The fact that he later dropped the libel cases without a single piece of evidence, not even his own sworn testimony, proved that.
As the person filing the proceedings, Gerada had the duty to present his evidence first to show that Caruana Galizia’s story was defamatory. According to the libel proceedings dated April 24, 2017, that appeared to be Gerada’s intention.
Then Caruana Galizia asked the court to preserve geo-localisation data concerning Gerada’s and Cardona’s phone.
Gerada was expected to start his evidence stage on October 23, 2017, with questions prepared for the journalist. But a week before that sitting, Caruana Galizia was murdered, and the libels were stultified.

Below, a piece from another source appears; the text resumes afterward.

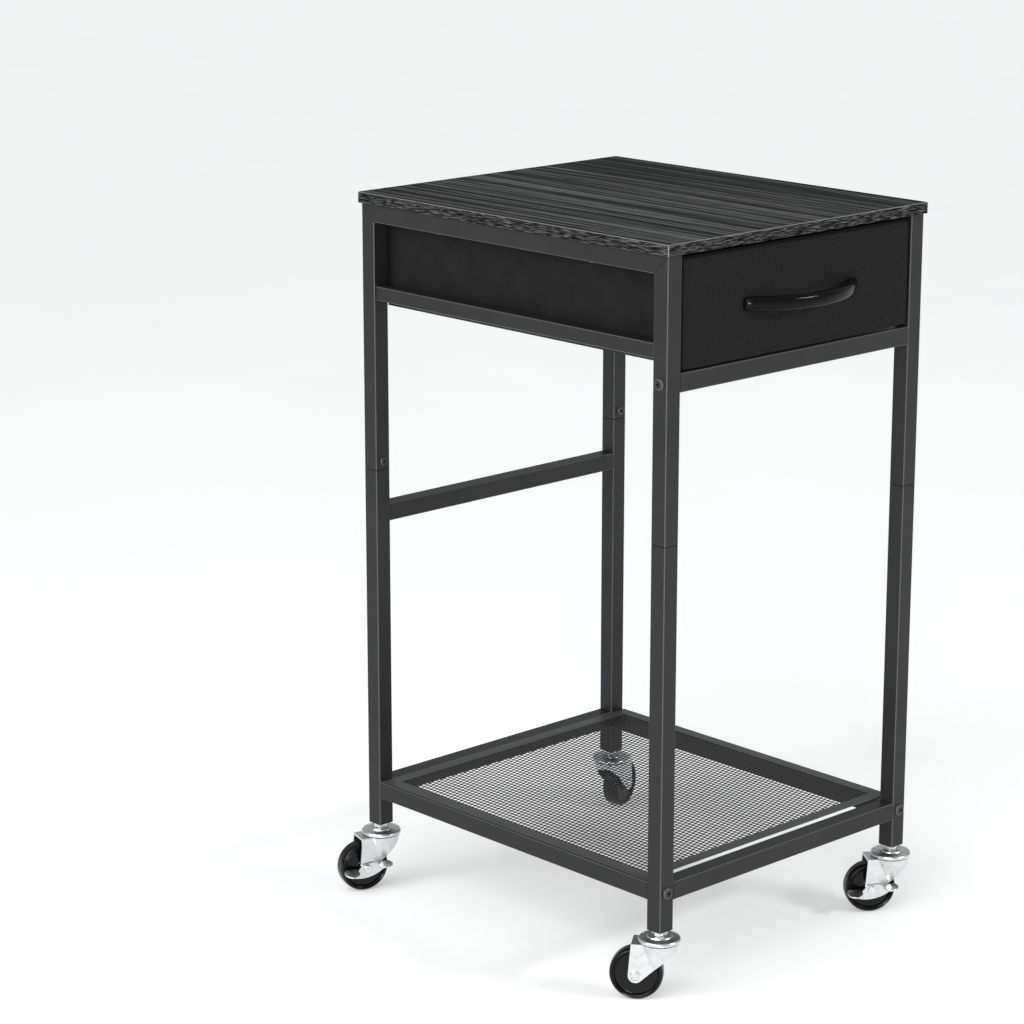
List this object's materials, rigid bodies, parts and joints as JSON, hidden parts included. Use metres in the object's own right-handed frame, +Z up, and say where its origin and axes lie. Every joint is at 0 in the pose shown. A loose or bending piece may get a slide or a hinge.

Days later, Gerada asked the court to revoke the garnishees so that the heirs could access the bank funds. But he only dropped the libel cases in October 2018.
Other persons who had sued the journalist for libel had dropped their claims within days or weeks of the murder, observed Magistrate Farrugia. Gerada chose not to, but still produced no evidence.
When sued by the family over the garnishees, he explained that he dropped the libels because of national and international pressure.
The heirs did not want him to drop the libel cases because once he did that, the geo-localisation data would be lost forever, observed the court.
Gerada said that Cardona had likewise dropped the libels, and so he did not wish to go ahead alone, since he had “no interest against Daphne Caruana Galizia’s family”.
The court could not understand such reasoning.
If Gerada truly felt defamed by those stories that he claimed had caused him great personal and professional harm, then he had every right to pursue those cases, irrespective of what Cardona had decided “for his own personal reasons”.
Instead, Gerada did not even give his version in court.
He argued that if the heirs did not have access to the journalist’s sources, neither did he. That argument did not make legal sense, said the magistrate.
Once he filed the libels, he was bound to produce evidence and could not rely on the journalist’s sources.
Gerada later admitted he had no evidence to contradict what the journalist had written about him.
‘Crossed a line’
The court was morally convinced that Gerada had sought those garnishees “by way of retaliation because he was upset” over what the journalist had published, and his aim was to inflict the maximum possible financial damage.
Asking for provisional garnishees to secure eventual damages in the libel suits was “unprecedented in Maltese legal history”. That move raised issues about its proportionality in relation to the right to freedom of expression.
And when attempting it, Gerada knew that “he crossed a line that no one had ever dared cross”. He evidently “abused of the judicial system” when requesting the garnishees.
Chilling effect on journalists
Gerada’s actions triggered such debate that the law was amended in 2018 to prohibit such precautionary garnishees in relation to libel suits.
His actions were to be “censored”.
They were meant to have “a chilling effect” not only on Caruana Galizia but on all journalists who realised, for the first time, that their assets could be frozen for months, or possibly years, in crippling libel cases.
The court observed that Gerada was “very evasive” when asked to explain why he had revoked the garnishees.
And the fact that a crowdfunding campaign had garnered €69,000 in one day, to counter his garnishees, did nothing to exempt Gerada of responsibility.
Those freezing orders “dried up [the journalist’s] financial liquidity”, causing a great headache and depriving her of financial independence.
When all was considered, the court upheld the heirs’ claims and ordered Gerada to pay a penalty of €8,000 for the malicious garnishees, plus a further €326 in damages.
Meanwhile, the heirs have appealed the judgment delivered in separate proceedings against Cardona.
Lawyers Peter Caruana Galizia and Eve Borg Costanzi represented the heirs.